Records with modeling code:
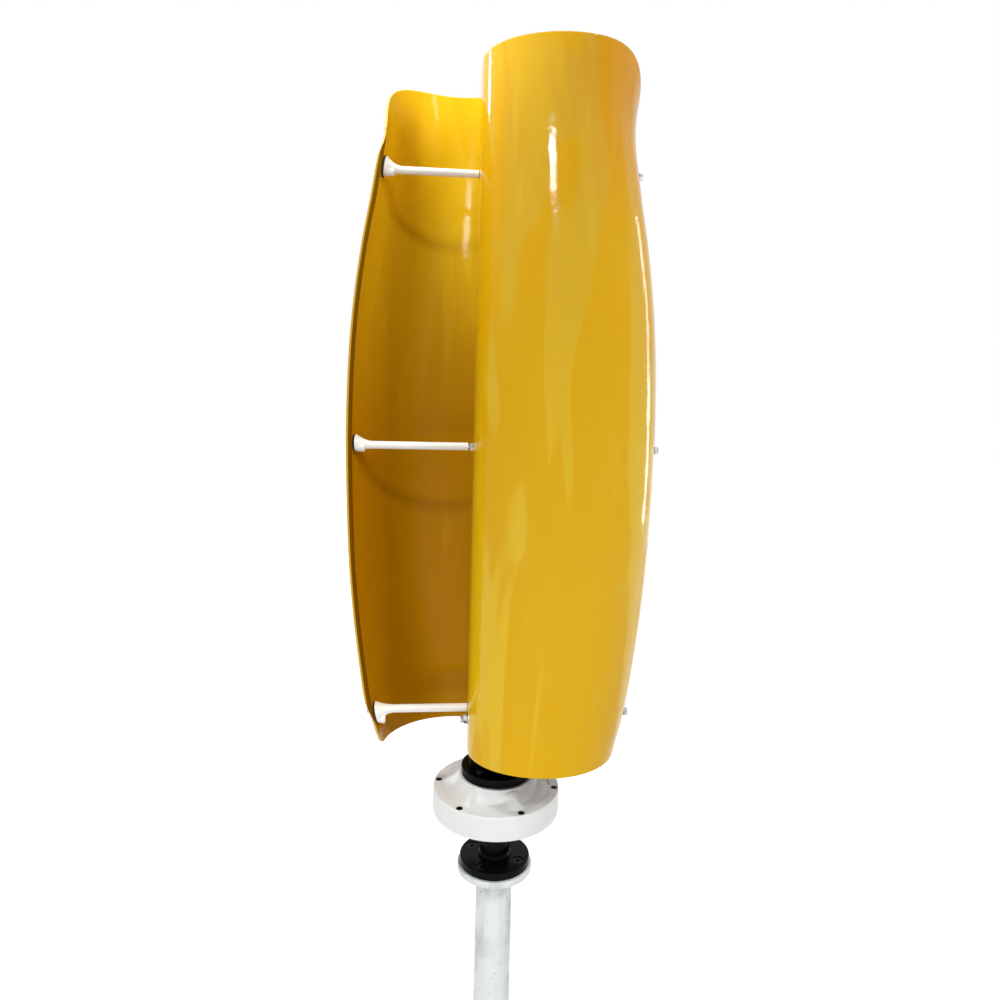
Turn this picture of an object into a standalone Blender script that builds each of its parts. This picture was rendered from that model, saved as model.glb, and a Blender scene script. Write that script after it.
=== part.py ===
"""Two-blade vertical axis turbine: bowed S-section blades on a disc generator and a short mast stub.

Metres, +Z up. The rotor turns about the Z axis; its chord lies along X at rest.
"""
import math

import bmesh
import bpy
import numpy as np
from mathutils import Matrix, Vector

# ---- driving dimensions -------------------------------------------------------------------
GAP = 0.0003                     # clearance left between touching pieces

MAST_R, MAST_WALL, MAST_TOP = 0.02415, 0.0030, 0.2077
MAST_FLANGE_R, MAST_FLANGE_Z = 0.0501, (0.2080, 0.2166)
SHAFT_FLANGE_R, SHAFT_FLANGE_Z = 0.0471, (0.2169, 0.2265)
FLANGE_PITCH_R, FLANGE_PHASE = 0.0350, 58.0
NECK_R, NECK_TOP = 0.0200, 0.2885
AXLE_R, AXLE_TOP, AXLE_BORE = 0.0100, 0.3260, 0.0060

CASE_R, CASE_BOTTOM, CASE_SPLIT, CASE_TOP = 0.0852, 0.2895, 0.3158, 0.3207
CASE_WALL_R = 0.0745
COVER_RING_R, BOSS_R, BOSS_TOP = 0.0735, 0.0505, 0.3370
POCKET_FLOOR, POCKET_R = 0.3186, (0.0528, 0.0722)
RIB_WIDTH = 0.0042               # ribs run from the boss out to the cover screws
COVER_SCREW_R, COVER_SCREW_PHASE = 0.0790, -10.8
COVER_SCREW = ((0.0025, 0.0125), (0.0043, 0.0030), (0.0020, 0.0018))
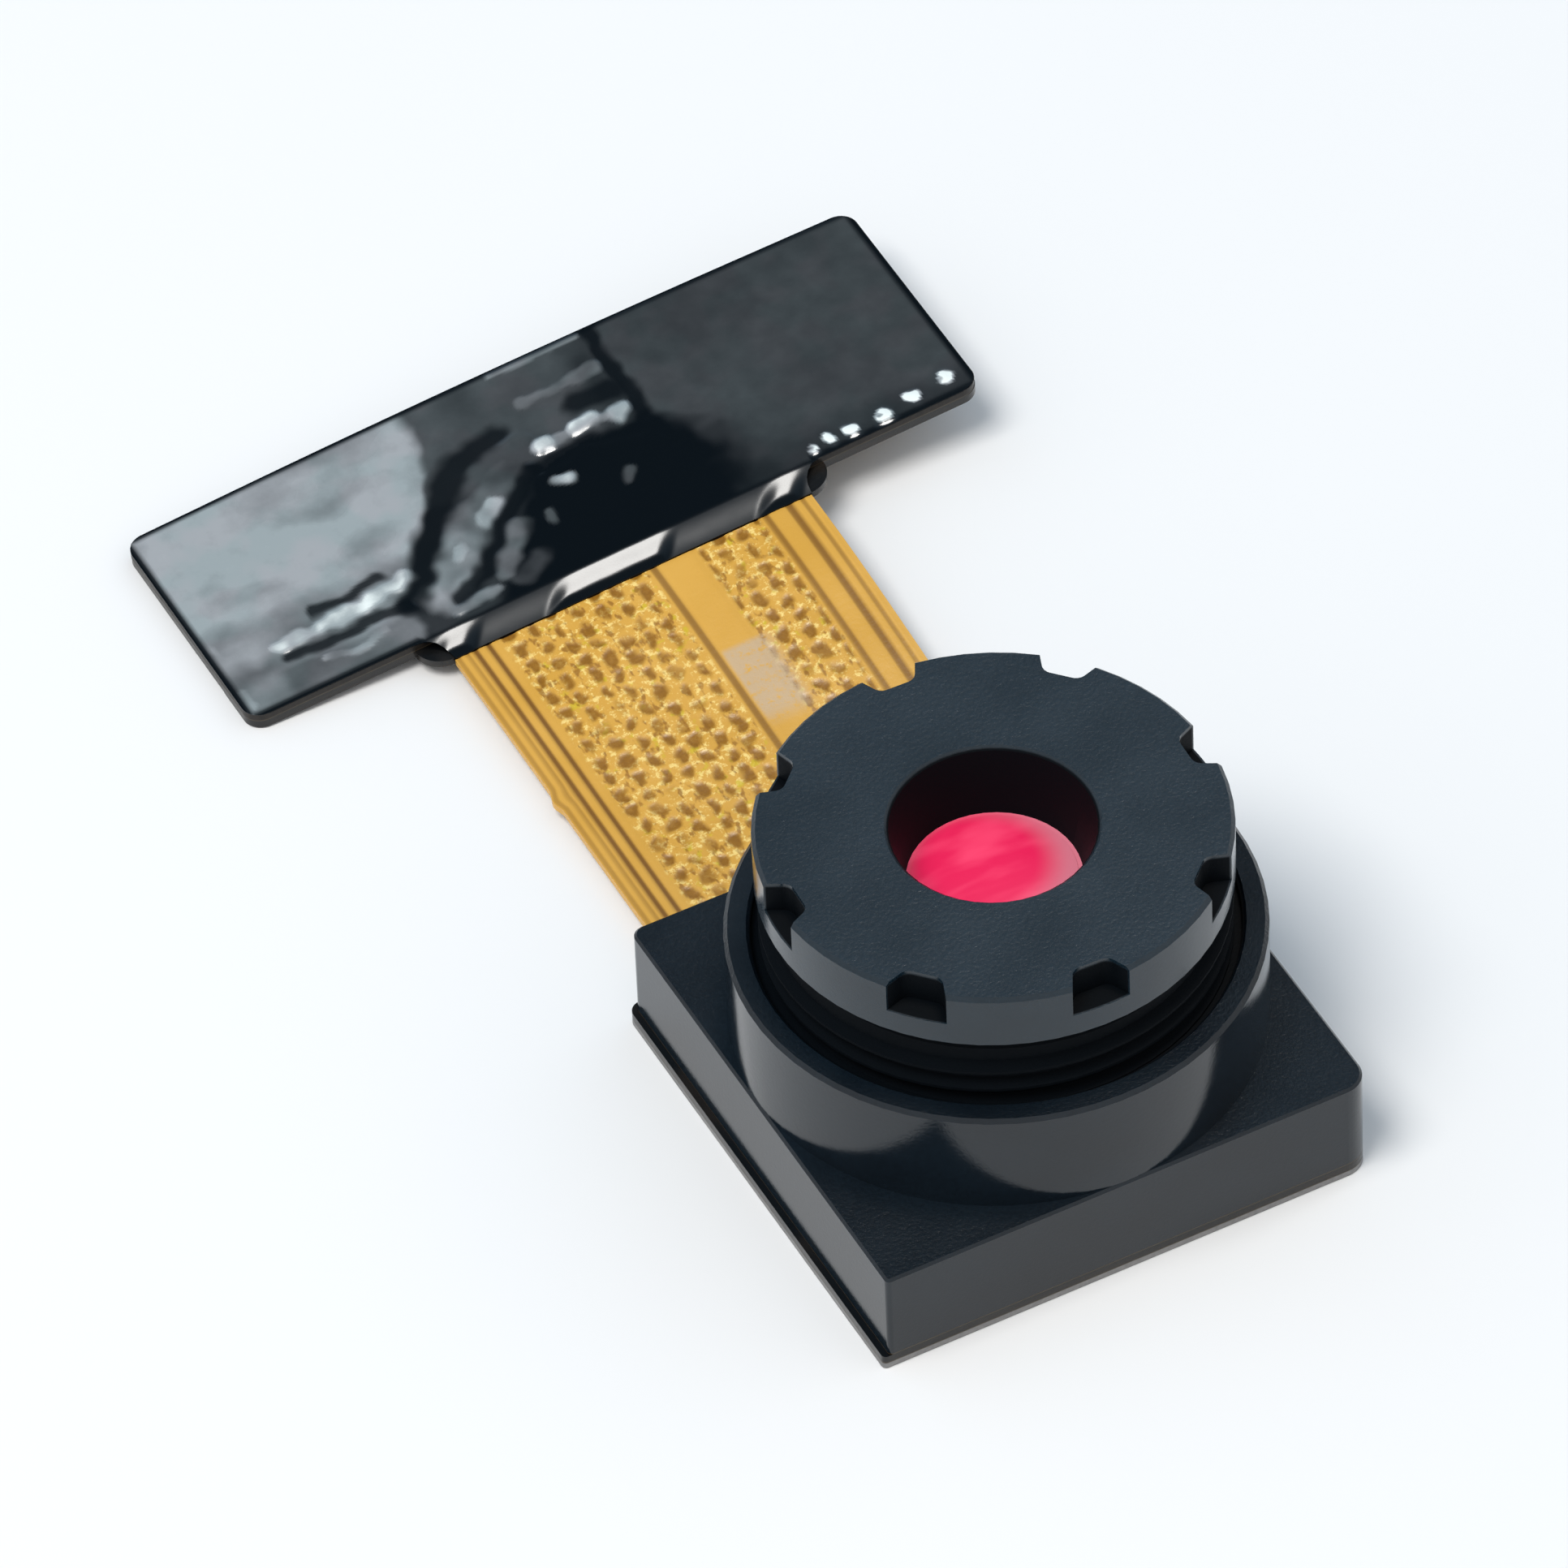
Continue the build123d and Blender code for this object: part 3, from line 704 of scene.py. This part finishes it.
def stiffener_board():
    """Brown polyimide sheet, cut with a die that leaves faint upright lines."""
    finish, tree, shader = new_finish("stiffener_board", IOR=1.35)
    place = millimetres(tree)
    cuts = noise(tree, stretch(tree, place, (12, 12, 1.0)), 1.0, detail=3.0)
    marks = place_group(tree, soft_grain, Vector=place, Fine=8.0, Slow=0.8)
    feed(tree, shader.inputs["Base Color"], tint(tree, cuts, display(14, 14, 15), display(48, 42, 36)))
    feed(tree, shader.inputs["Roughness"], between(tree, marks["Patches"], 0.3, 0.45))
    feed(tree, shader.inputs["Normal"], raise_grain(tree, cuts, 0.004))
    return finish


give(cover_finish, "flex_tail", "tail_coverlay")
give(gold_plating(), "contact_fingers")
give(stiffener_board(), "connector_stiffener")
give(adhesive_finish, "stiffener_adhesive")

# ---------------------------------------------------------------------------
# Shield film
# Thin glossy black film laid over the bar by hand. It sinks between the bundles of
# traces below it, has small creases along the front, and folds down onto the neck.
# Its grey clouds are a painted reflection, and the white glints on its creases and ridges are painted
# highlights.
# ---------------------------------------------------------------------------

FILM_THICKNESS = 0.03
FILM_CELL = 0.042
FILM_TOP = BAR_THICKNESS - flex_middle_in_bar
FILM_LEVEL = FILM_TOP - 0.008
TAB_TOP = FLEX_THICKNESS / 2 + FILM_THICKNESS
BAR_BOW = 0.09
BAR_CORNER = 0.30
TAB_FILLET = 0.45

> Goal
Take the records above and return them exactly as written.

> Output
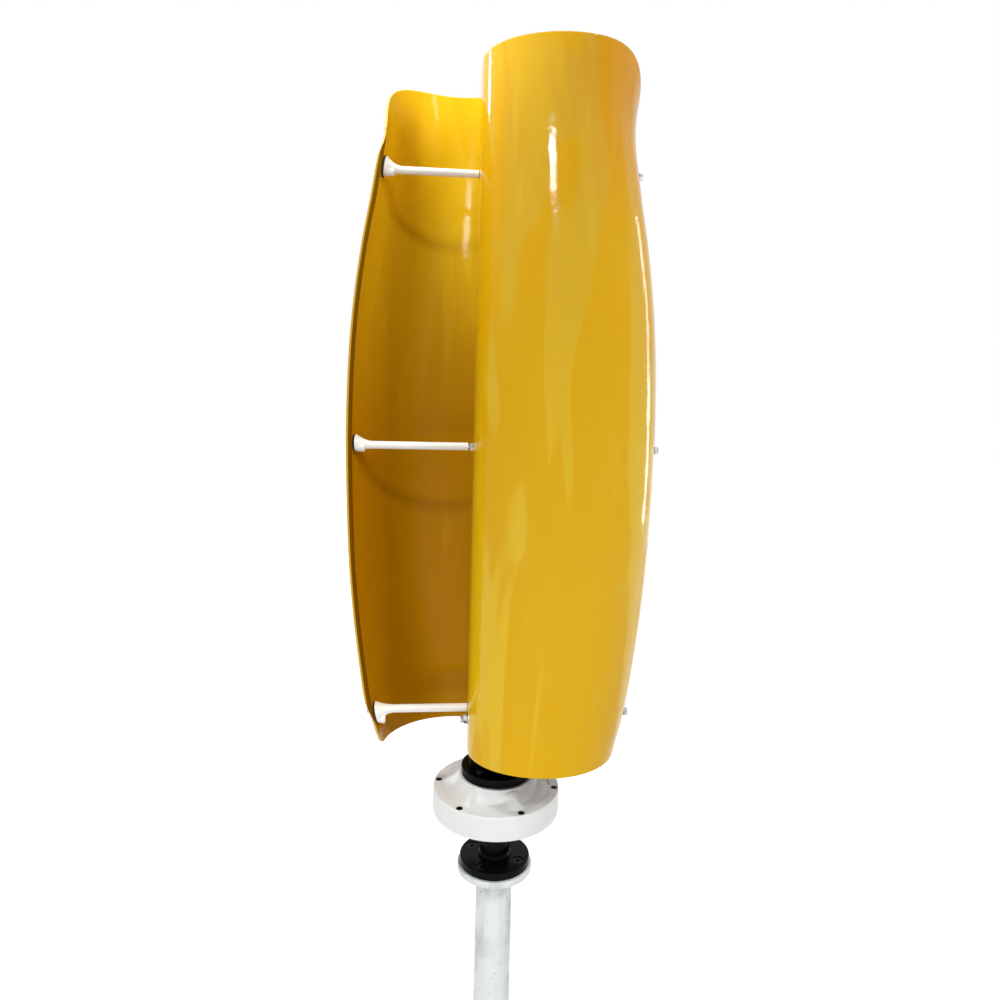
Turn this picture of an object into a standalone Blender script that builds each of its parts. This picture was rendered from that model, saved as model.glb, and a Blender scene script. Write that script after it.
=== part.py ===
"""Two-blade vertical axis turbine: bowed S-section blades on a disc generator and a short mast stub.

Metres, +Z up. The rotor turns about the Z axis; its chord lies along X at rest.
"""
import math

import bmesh
import bpy
import numpy as np
from mathutils import Matrix, Vector

# ---- driving dimensions -------------------------------------------------------------------
GAP = 0.0003                     # clearance left between touching pieces

MAST_R, MAST_WALL, MAST_TOP = 0.02415, 0.0030, 0.2077
MAST_FLANGE_R, MAST_FLANGE_Z = 0.0501, (0.2080, 0.2166)
SHAFT_FLANGE_R, SHAFT_FLANGE_Z = 0.0471, (0.2169, 0.2265)
FLANGE_PITCH_R, FLANGE_PHASE = 0.0350, 58.0
NECK_R, NECK_TOP = 0.0200, 0.2885
AXLE_R, AXLE_TOP, AXLE_BORE = 0.0100, 0.3260, 0.0060

CASE_R, CASE_BOTTOM, CASE_SPLIT, CASE_TOP = 0.0852, 0.2895, 0.3158, 0.3207
CASE_WALL_R = 0.0745
COVER_RING_R, BOSS_R, BOSS_TOP = 0.0735, 0.0505, 0.3370
POCKET_FLOOR, POCKET_R = 0.3186, (0.0528, 0.0722)
RIB_WIDTH = 0.0042               # ribs run from the boss out to the cover screws
COVER_SCREW_R, COVER_SCREW_PHASE = 0.0790, -10.8
COVER_SCREW = ((0.0025, 0.0125), (0.0043, 0.0030), (0.0020, 0.0018))
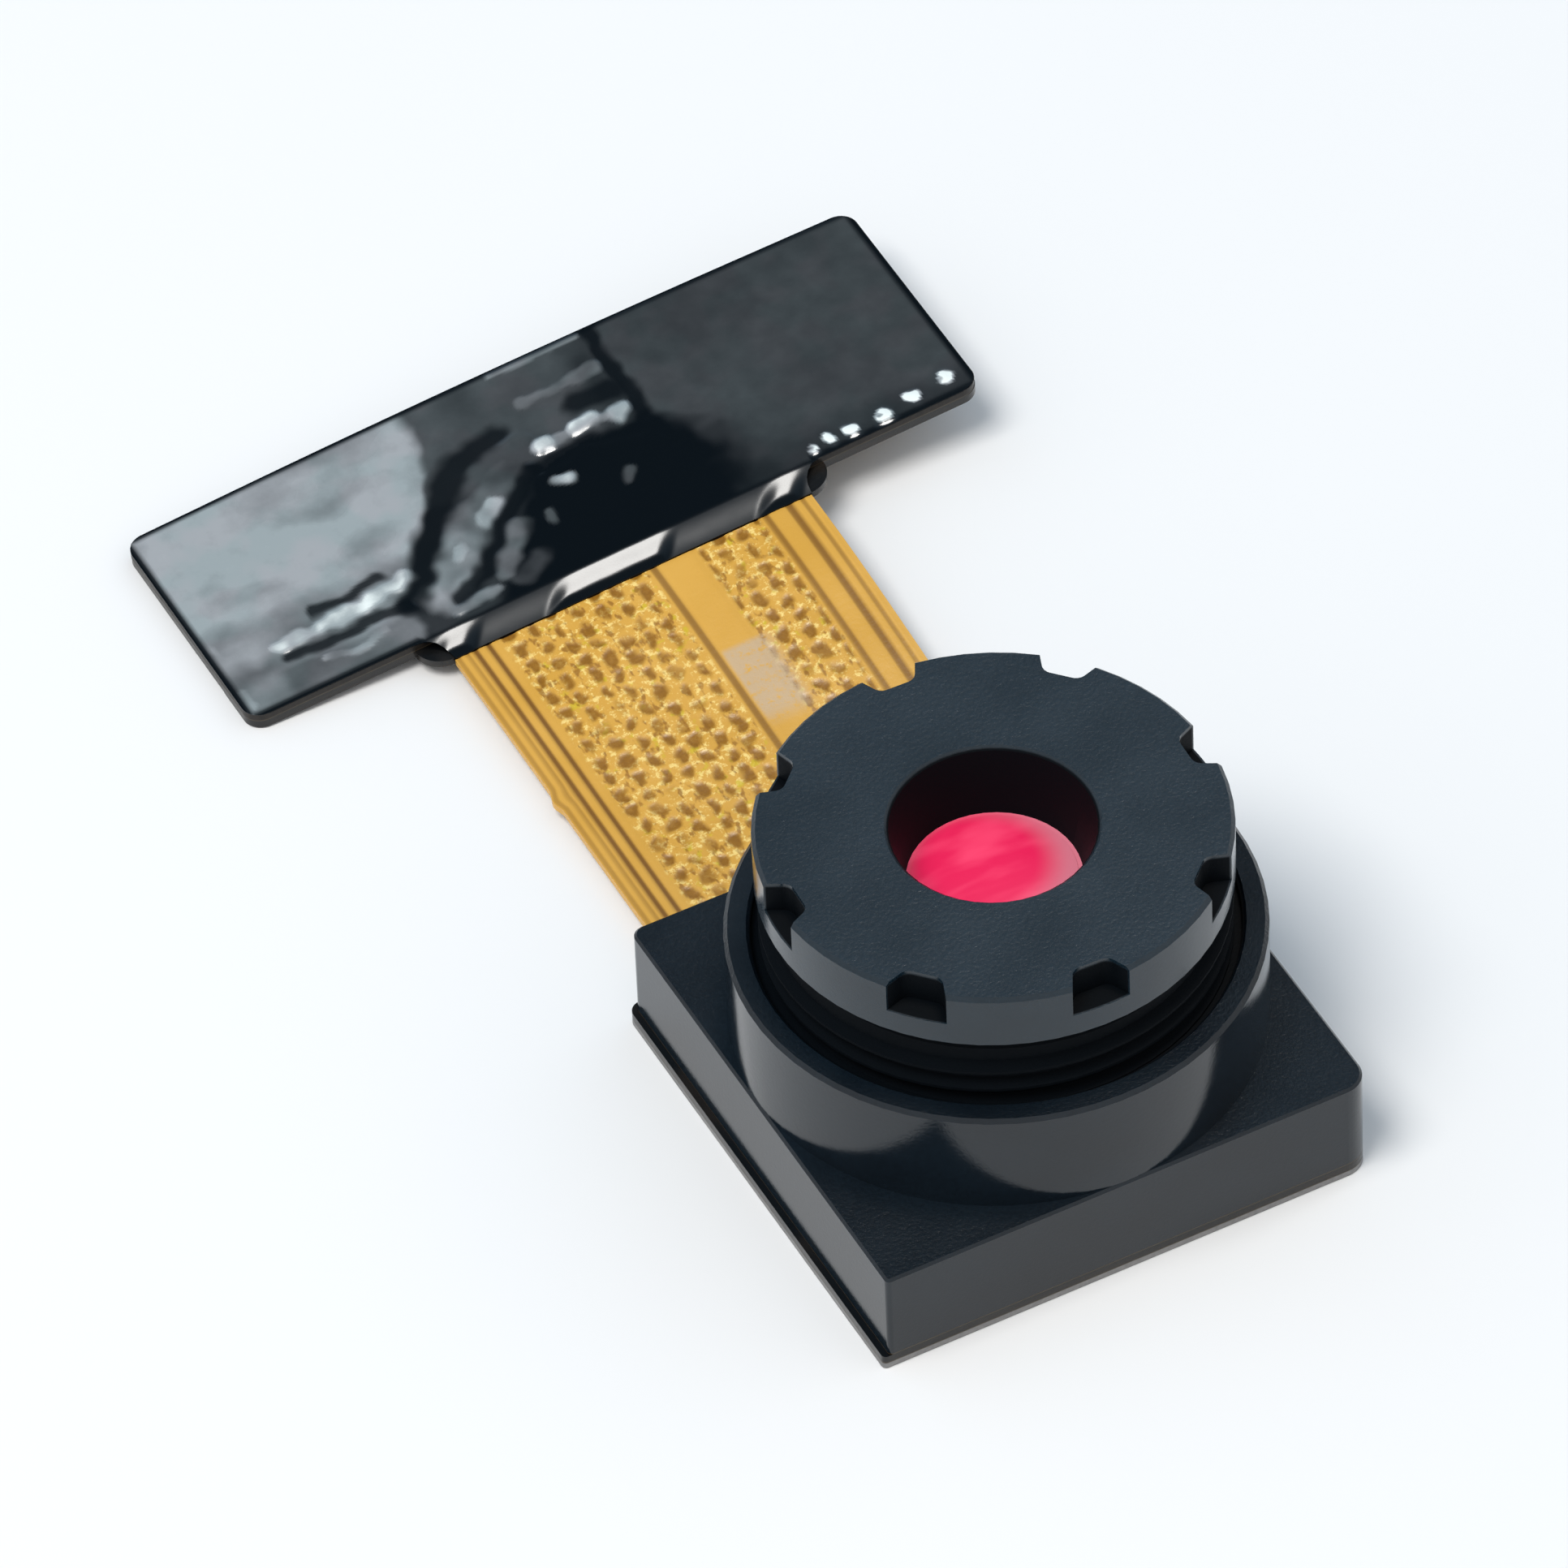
Continue the build123d and Blender code for this object: part 3, from line 704 of scene.py. This part finishes it.
def stiffener_board():
    """Brown polyimide sheet, cut with a die that leaves faint upright lines."""
    finish, tree, shader = new_finish("stiffener_board", IOR=1.35)
    place = millimetres(tree)
    cuts = noise(tree, stretch(tree, place, (12, 12, 1.0)), 1.0, detail=3.0)
    marks = place_group(tree, soft_grain, Vector=place, Fine=8.0, Slow=0.8)
    feed(tree, shader.inputs["Base Color"], tint(tree, cuts, display(14, 14, 15), display(48, 42, 36)))
    feed(tree, shader.inputs["Roughness"], between(tree, marks["Patches"], 0.3, 0.45))
    feed(tree, shader.inputs["Normal"], raise_grain(tree, cuts, 0.004))
    return finish


give(cover_finish, "flex_tail", "tail_coverlay")
give(gold_plating(), "contact_fingers")
give(stiffener_board(), "connector_stiffener")
give(adhesive_finish, "stiffener_adhesive")

# ---------------------------------------------------------------------------
# Shield film
# Thin glossy black film laid over the bar by hand. It sinks between the bundles of
# traces below it, has small creases along the front, and folds down onto the neck.
# Its grey clouds are a painted reflection, and the white glints on its creases and ridges are painted
# highlights.
# ---------------------------------------------------------------------------

FILM_THICKNESS = 0.03
FILM_CELL = 0.042
FILM_TOP = BAR_THICKNESS - flex_middle_in_bar
FILM_LEVEL = FILM_TOP - 0.008
TAB_TOP = FLEX_THICKNESS / 2 + FILM_THICKNESS
BAR_BOW = 0.09
BAR_CORNER = 0.30
TAB_FILLET = 0.45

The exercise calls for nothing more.